Tips for making the best spring salad
Use a variety of ingredients with different colors and textures. For this spring salad, I used a spring mix of greens, cherry tomatoes, radishes, cucumbers, avocados, orange sweet peppers, and a little bit of red onions.
Pick fresh organic vegetables and greens if possible.
You can prepare this salad in advance; however, hold off on adding the avocados and the avocado oil and lemon dressing until right before serving.
Fresh herbs can be added like parsley, dill, or mint for a burst of more flavor.
Making the Avocado Oil and Lemon dressing
This dressing is quick and easy to make using fresh ingredients. Wildly Organic Avocado Oil is the base for this dressing. It is combined with fresh squeezed lemons, minced garlic, dijon mustard, Wildly Organic Pink Salt, and Wildly Organic Agave Syrup.

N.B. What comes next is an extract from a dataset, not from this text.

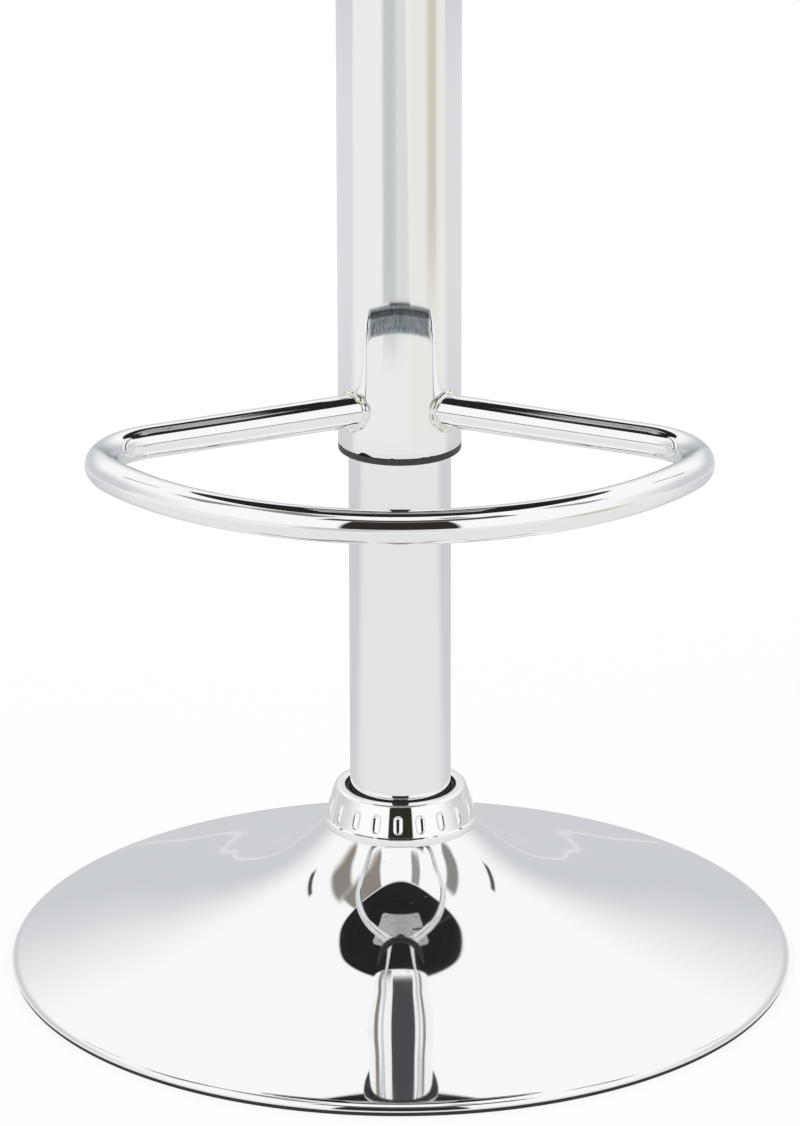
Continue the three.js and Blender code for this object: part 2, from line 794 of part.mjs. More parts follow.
// Round board, drilled for the tee nuts and sunk for their flanges.
function makeBoard() {
  const plain = disc(boardRadius, boardBottom, boardTop, seatSides);
  const barrels = seatHoles(teeNutBarrel + gap, boardBottom - overrun, boardTop + overrun);
  const sinks = seatHoles(teeNutFlangeRadius + gap, boardTop - teeNutSink, boardTop + overrun);
  return cut(plain, ...barrels, ...sinks);
}

// Chromed band round the seat, with raised ribs and a flange turned in under the board.
function makeBand() {
  const pitch = bandHeight / bandRibCount;
  const ribs = Array.from({ length: bandRibCount }, (_, i) => {
    const low = bandBottom + i * pitch;
    return [
      [seatRadius - bandRib, low],
      [seatRadius, low + pitch / 3],
      [seatRadius, low + (pitch * 2) / 3],
    ];
  }).flat();
  return turn([
    [seatRadius - bandFlange, bandBottom],
    ...ribs,
    [seatRadius - bandRib, bandTop],
    [bandInner, bandTop],
    [bandInner, bandBottom + bandWall],
    [seatRadius - bandFlange, bandBottom + bandWall],
  ], seatSides);
}

// Cushion: straight inside the band, drawn in at the piping, bulging above it and crowned.
function makeCushion() {
  const waist = seatRadius - pipingInset - pipingRadius * 2 - gap;
  const pipingTop = bandTop + gap + pipingRadius * 2;
  const wide = seatRadius + cushionBulge;
  const shoulderShares = [[0.72, 0.12], [1, 0.36], [0.9, 0.6]];
  const crownShares = [[0.96, 0.72], [0.86, 0.84], [0.68, 0.93], [0.42, 0.98]];
  const rise = cushionTop - pipingTop;
  return turn([
    [0, cushionBottom],
    [bandInner - gap, cushionBottom],
    [bandInner - gap, bandTop - pipingRadius],
    [waist, bandTop],
    [waist, pipingTop],
    ...shoulderShares.map(([out, up]) => [
      THREE.MathUtils.lerp(waist, wide, out), pipingTop + rise * up,
    ]),
    ...crownShares.map(([out, up]) => [wide * out, pipingTop + rise * up]),
    [0, cushionTop],
  ], seatSides);
}

// Piping cord on the band's edge.
function makePiping() {
  const torus = new THREE.TorusGeometry(
    seatRadius - pipingInset - pipingRadius, pipingRadius, hexSides, seatSides);
  return solidOf(torus.translate(0, 0, bandTop + gap + pipingRadius));
}

// Tee nut let into the top of the board.
function makeTeeNut() {
  const top = boardTop - teeNutSink + gap + teeNutFlange;
  const flange = top - teeNutFlange;
  return turn([
    [seatBoltRadius + gap, flange - teeNutLength],
    [teeNutBarrel, flange - teeNutLength],
    [teeNutBarrel, flange],
    [teeNutFlangeRadius, flange],
    [teeNutFlangeRadius, top],
    [seatBoltRadius + gap, top],
  ], smallSides);
}

const finish = (color, roughness, metalness) => new THREE.MeshStandardMaterial({
  color, roughness, metalness, flatShading: true,
});
const chrome = () => finish(0xe6e8ea, 0.08, 1);
const steel = () => finish(0x9a9da0, 0.4, 0.9);
const blackSteel = () => finish(0x1c1c1e, 0.5, 0.6);
const castIron = () => finish(0x3a3a3c, 0.7, 0.5);
const rubber = () => finish(0x161616, 0.8, 0);
const plastic = () => finish(0x1d1d1f, 0.45, 0);
const vinyl = () => finish(0x1a1a1b, 0.5, 0);
const timber = () => finish(0xc29a63, 0.7, 0);

const stool = new THREE.Group();

function place(name, solid, material) {
  const mesh = new THREE.Mesh(geometryOf(solid), material);
  mesh.name = name;
  stool.add(mesh);
}

// The base and what is fixed to it
place('base_shell', makeShell(), chrome());
place('base_gasket', makeGasket(), rubber());
place('base_weight', makeWeight(), castIron());
place('base_hub', makeHub(), steel());
circlePlaces(baseBoltCircle).forEach(([x, y], i) => {
  const headTop = weightClearance - gap;
  const solid = bolt(baseBoltHeadRadius, baseBoltHeadHeight, baseBoltRadius, headTop, flangeTop);
  place(`base_bolt_${i + 1}`, moved(solid, x, y), steel());
});
place('collar_ring', makeCollar(), chrome());
const sealTopZ = collarTop - collarSealDrop;
place('collar_seal', ring(
  runningRadius, collarHoleRadius - gap, sealTopZ - collarSealHeight, sealTopZ, tubeSides), rubber());
place('column_tube', ring(columnBore, columnRadius, columnBottom, columnTop, tubeSides), chrome());
place('column_foot', ring(rodRadius + gap, columnBore - gap, columnBottom, footTop, innerSides), steel());
place('guide_bush', makeGuideBush(), plastic());
const raceBore = rodRadius + gap;
place('lower_race', ring(
  raceBore, raceRadius, lowerRaceBottom, lowerRaceBottom + raceThickness, innerSides), steel());
place('ball_cage', makeBallCage(), steel());

// The piston rod and what turns with it
place('upper_race', ring(
  raceBore, raceRadius, upperRaceBottom, upperRaceBottom + raceThickness, innerSides), steel());
place('piston_rod', makeRod(), steel());
place('rod_clip', makeClip(), blackSteel());
place('rod_bumper', ring(raceBore, bumperRadius, rodCollarTop + gap, bumperTop, smallSides), rubber());
place('piston', makePiston(), steel());
place('piston_seal', makePistonSeal(), rubber());
place('piston_nut', makePistonNut(), steel());

// What rises with the seat
place('gas_cylinder', makeCylinder(), blackSteel());
const guideRadius = cylinderBore - gap;
place('rod_guide', ring(
  rodRadius + gap, guideRadius, guideBottom, guideBottom + rodGuideLength, innerSides), steel());
place('rod_seal', ring(rodRadius + gap, guideRadius, sealBottom, sealTop, innerSides), rubber());
const valveTop = cylinderRoof - gap;
place('valve_body', ring(pinBore, guideRadius, valveTop - valveLength, valveTop, innerSides), steel());
place('sleeve_tube', ring(sleeveBore, sleeveRadius, sleeveBottom, sleeveTop, tubeSides), chrome());
place('sleeve_bush', makeSleeveBush(), plastic());
place('sleeve_cap', makeSleeveCap(), plastic());
place('footrest', makeFootrest(), chrome());
place('seat_plate', makePlate(), steel());
const pinLength = leverBossWidth + (gap + earThickness + leverPinProud) * 2;
place('lever_pin', crossPin(leverPinRadius, pinLength, leverPivot, leverHeight, boltSides), steel());
place('dust_cover', makeCover(), plastic());
place('seat_board', makeBoard(), timber());
place('seat_band', makeBand(), chrome());
place('seat_cushion', makeCushion(), vinyl());
place('seat_piping', makePiping(), vinyl());
squarePlaces(seatBoltSpacing).forEach(([x, y], i) => {
  const washerTop = rimBottom - gap;
  const headTop = washerTop - washerThickness - gap;
  const solid = bolt(seatBoltHeadRadius, seatBoltHeadHeight, seatBoltRadius, headTop, boardTop - boltTipDrop);
  const washer = ring(seatBoltRadius + gap, washerRadius, washerTop - washerThickness, washerTop, boltSides);
  place(`seat_bolt_${i + 1}`, moved(solid, x, y), steel());
  place(`seat_washer_${i + 1}`, moved(washer, x, y), steel());
  place(`tee_nut_${i + 1}`, moved(makeTeeNut(), x, y), steel());
});

// The valve pin and the lever that presses it
place('valve_pin', disc(valvePinRadius, valveTop - valveLength - valvePinTail, pinTop, smallSides), steel());
place('height_lever', makeLever(), blackSteel());
place('lever_grip', makeGrip(), plastic());

export default stool;
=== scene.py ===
import json
import math
import random

import bpy
from mathutils import Matrix, Vector, noise


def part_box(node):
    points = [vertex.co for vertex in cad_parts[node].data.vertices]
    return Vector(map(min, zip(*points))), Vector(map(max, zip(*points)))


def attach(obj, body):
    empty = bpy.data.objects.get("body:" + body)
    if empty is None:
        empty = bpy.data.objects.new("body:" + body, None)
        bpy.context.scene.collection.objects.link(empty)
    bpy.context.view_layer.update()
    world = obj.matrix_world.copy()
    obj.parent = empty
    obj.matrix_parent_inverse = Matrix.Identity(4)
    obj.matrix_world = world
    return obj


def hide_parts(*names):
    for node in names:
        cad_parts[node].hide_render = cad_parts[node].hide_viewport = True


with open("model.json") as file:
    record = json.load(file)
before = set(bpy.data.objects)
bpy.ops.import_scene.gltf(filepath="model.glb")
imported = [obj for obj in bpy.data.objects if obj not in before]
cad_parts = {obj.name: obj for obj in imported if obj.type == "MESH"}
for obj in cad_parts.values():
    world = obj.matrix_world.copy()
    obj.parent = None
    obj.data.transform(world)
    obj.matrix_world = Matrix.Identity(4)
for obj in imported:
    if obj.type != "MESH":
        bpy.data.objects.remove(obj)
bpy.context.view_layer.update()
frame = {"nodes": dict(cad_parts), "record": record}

mm = 0.001
quarter = math.pi / 2
random.seed(7)


# Selecting and finishing

def deselectAll():
    if bpy.context.object and bpy.context.object.mode != "OBJECT":
        bpy.ops.object.mode_set(mode="OBJECT")
    bpy.ops.object.select_all(action="DESELECT")


def pick(piece):
    deselectAll()
    bpy.context.view_layer.objects.active = piece
    piece.select_set(True)


def applyAll(piece):
    # modifiers go in the order in which they were added
    pick(piece)
    for modifier in list(piece.modifiers):
        bpy.ops.object.modifier_apply(modifier=modifier.name)


def settle(piece):
    # the place goes into the mesh, so that the object itself sits at the origin
    pick(piece)
    bpy.ops.object.transform_apply(location=True, rotation=True, scale=True)


def smooth(piece, angle=35):
    pick(piece)
    bpy.ops.object.shade_smooth_by_angle(angle=math.radians(angle))


def give(piece, material, body, slot, *nodes):
    piece.data.materials.clear()
    piece.data.materials.append(material)
    settle(piece)
    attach(piece, body)
    if nodes:
        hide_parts(*nodes)
    return piece


def top(node):
    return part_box(node)[1].z / mm


def bottom(node):
    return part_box(node)[0].z / mm


def reach(node):
    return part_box(node)[1].x / mm


def copyOf(piece):
    copy = piece.copy()
    copy.data = piece.data.copy()
    bpy.context.scene.collection.objects.link(copy)
    return copy


def joined(pieces):
    pick(pieces[0])
    for piece in pieces:
        piece.select_set(True)
    bpy.ops.object.join()
    return bpy.context.object


def roundEdges(piece, width, segments, angle=None):
    edges = piece.modifiers.new("edges", "BEVEL")
    edges.width = width * mm
    edges.segments = segments
    if angle:
        edges.limit_method = "ANGLE"
        edges.angle_limit = math.radians(angle)
    applyAll(piece)


def addBox(name, low, high, edge):
    deselectAll()
    size = [(b - a) * mm for a, b in zip(low, high)]
    middle = [(a + b) / 2 * mm for a, b in zip(low, high)]
    bpy.ops.mesh.primitive_cube_add(size=1, location=middle)
    box = bpy.context.object
    box.name = name
    box.scale = size
    settle(box)
    if edge:
        roundEdges(box, edge, 3)
    return box


def combine(piece, tool, operation):
    join = piece.modifiers.new("combine", "BOOLEAN")
    join.operation = operation
    join.solver = "EXACT"
    join.object = tool
    applyAll(piece)
    bpy.data.objects.remove(tool)


def addRod(radius, length, place, direction, sides=48):
    deselectAll()
    bpy.ops.mesh.primitive_cylinder_add(vertices=sides, radius=radius * mm, depth=length * mm)
    rod = bpy.context.object
    rod.rotation_euler = Vector(direction).to_track_quat("Z", "Y").to_euler()
    rod.location = Vector(place) * mm
    settle(rod)
    return rod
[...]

To make the avocado and lemon dressing, you’ll need Wildly Organic Avocado Oil. This oil is extra virgin, unrefined and cold press. It is also made from high-quality organic avocados that were never sprayed with pesticides or other chemicals. This avocado oil is rich in antioxidants, vitamin K, C, and E, potassium, and folate. It is also high in oleic acid. I love that it gives a buttery and nutty flavor to this salad.
You can make the salad dressing in advance, keeping it in the fridge until using it.
A mix of sweet, sour, and buttery flavors, it gives the spring salad a marvelous taste of freshness and spring.